Quinoa Salad with California Prunes & Feta

Servings: Makes 4 servings

Ingredients

  • 1 cup (250 mL) Quinoa
  • 5 oz. (140g) Feta Cheese
  • 12 California Prunes, finely sliced lengthways
  • 1 Tbsp. (15 mL) Olive oil
  • 1 Red onion, finely chopped
  • 2 Celery sticks, finely chopped
  • 2 Garlic cloves, minced
  • 2 tsp. (10 mL) Dried oregano
  • 2 Cooked beets, chopped
  • 16 Cherry tomatoes, halved
  • 4 Tbsp. (60 mL) Parsley, finely chopped
  • Juice of a lemon
  • Pepper to taste

Directions

  1. Cook quinoa according to package directions.
  2. Heat the olive oil in a frying pan over medium high and cook onion, garlic, celery and California Prunes, and oregano for 2 mins.
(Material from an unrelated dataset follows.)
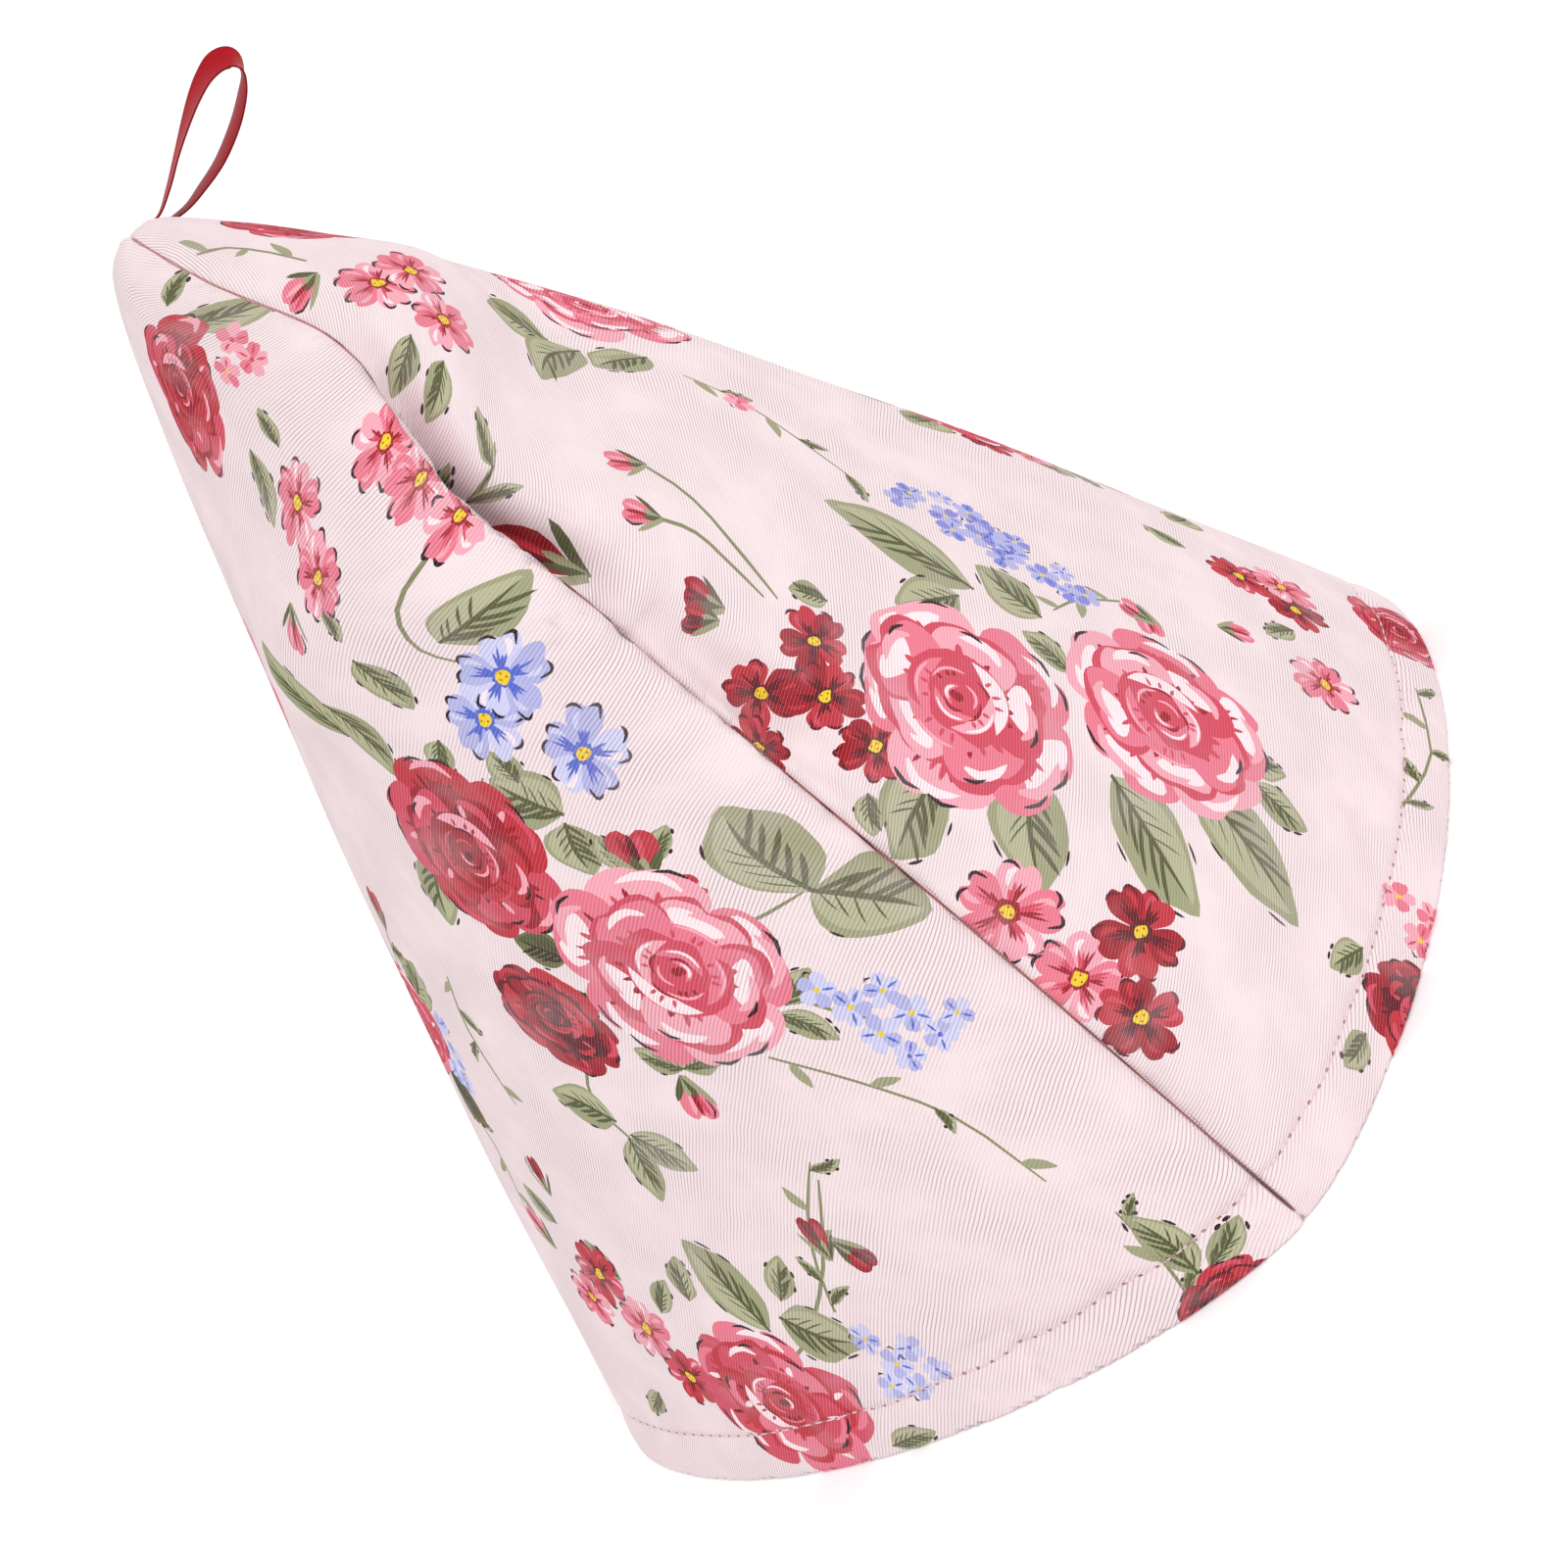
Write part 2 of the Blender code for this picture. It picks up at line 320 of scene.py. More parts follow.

Add two tablespoons (30 mL) water and cook for 1 more min. until the liquid has evaporated.
  3. Add prune mixture to quinoa and mix well.
  4. Add in beets, tomatoes and parsley.
  5. Add the lemon juice and pepper. Place salad in large serving dish and garnish with crumbled feta. Cover and chill before serving.